_Work instructions_
The material below contains a line with "the whole dog." and a line with "for node in". Copy exactly those two lines and all lines between them.

_Task data_
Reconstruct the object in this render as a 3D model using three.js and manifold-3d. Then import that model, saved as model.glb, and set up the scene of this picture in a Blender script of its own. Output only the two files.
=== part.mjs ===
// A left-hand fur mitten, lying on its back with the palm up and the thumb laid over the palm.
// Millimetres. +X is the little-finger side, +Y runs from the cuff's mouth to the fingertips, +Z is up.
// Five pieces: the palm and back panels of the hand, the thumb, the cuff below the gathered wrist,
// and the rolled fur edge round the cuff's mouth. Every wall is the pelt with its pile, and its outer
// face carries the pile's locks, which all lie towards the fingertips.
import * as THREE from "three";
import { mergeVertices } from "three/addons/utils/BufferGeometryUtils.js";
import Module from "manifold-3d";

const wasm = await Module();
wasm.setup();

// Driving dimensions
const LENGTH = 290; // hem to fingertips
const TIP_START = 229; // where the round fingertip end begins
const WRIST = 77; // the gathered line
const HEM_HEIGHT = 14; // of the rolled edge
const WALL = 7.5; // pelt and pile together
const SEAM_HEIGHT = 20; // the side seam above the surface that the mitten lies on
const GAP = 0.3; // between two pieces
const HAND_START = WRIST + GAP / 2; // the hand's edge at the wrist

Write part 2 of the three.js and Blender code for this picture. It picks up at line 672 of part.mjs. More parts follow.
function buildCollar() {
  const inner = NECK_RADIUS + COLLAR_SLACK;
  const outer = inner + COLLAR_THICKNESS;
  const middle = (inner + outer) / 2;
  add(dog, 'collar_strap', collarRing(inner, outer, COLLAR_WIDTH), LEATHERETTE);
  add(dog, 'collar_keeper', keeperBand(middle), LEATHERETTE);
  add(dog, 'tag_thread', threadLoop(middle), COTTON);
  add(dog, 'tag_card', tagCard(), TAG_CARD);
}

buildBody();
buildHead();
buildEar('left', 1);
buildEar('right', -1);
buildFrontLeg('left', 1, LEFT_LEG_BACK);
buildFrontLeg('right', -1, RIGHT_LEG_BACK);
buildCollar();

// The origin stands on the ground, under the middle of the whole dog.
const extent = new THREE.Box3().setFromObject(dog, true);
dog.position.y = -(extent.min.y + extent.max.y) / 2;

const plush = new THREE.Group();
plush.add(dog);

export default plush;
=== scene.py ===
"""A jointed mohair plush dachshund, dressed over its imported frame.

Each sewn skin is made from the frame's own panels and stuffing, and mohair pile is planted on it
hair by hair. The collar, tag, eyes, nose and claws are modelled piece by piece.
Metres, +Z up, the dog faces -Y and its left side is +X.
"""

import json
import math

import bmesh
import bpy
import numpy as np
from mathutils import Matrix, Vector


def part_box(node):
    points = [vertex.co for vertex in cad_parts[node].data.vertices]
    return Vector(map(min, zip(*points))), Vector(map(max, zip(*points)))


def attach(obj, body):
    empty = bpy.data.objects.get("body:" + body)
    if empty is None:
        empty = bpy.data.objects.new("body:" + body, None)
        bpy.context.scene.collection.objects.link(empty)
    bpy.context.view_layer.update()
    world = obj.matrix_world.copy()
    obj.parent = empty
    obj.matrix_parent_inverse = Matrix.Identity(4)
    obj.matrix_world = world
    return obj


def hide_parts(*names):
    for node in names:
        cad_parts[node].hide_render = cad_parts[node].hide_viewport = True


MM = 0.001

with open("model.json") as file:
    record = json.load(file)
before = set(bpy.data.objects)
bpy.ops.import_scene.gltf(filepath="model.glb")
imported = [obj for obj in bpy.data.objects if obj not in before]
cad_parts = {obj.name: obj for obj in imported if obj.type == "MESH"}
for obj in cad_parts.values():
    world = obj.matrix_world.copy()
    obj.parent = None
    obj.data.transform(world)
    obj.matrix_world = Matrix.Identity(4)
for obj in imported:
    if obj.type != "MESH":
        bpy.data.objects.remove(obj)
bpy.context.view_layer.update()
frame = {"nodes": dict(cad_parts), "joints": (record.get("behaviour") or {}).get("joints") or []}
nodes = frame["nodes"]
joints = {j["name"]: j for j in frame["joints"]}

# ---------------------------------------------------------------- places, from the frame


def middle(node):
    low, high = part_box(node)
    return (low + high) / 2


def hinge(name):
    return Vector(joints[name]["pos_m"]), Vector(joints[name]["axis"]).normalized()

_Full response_
// The origin stands on the ground, under the middle of the whole dog.
const extent = new THREE.Box3().setFromObject(dog, true);
dog.position.y = -(extent.min.y + extent.max.y) / 2;

const plush = new THREE.Group();
plush.add(dog);

export default plush;
=== scene.py ===
"""A jointed mohair plush dachshund, dressed over its imported frame.

Each sewn skin is made from the frame's own panels and stuffing, and mohair pile is planted on it
hair by hair. The collar, tag, eyes, nose and claws are modelled piece by piece.
Metres, +Z up, the dog faces -Y and its left side is +X.
"""

import json
import math

import bmesh
import bpy
import numpy as np
from mathutils import Matrix, Vector


def part_box(node):
    points = [vertex.co for vertex in cad_parts[node].data.vertices]
    return Vector(map(min, zip(*points))), Vector(map(max, zip(*points)))


def attach(obj, body):
    empty = bpy.data.objects.get("body:" + body)
    if empty is None:
        empty = bpy.data.objects.new("body:" + body, None)
        bpy.context.scene.collection.objects.link(empty)
    bpy.context.view_layer.update()
    world = obj.matrix_world.copy()
    obj.parent = empty
    obj.matrix_parent_inverse = Matrix.Identity(4)
    obj.matrix_world = world
    return obj


def hide_parts(*names):
    for node in names:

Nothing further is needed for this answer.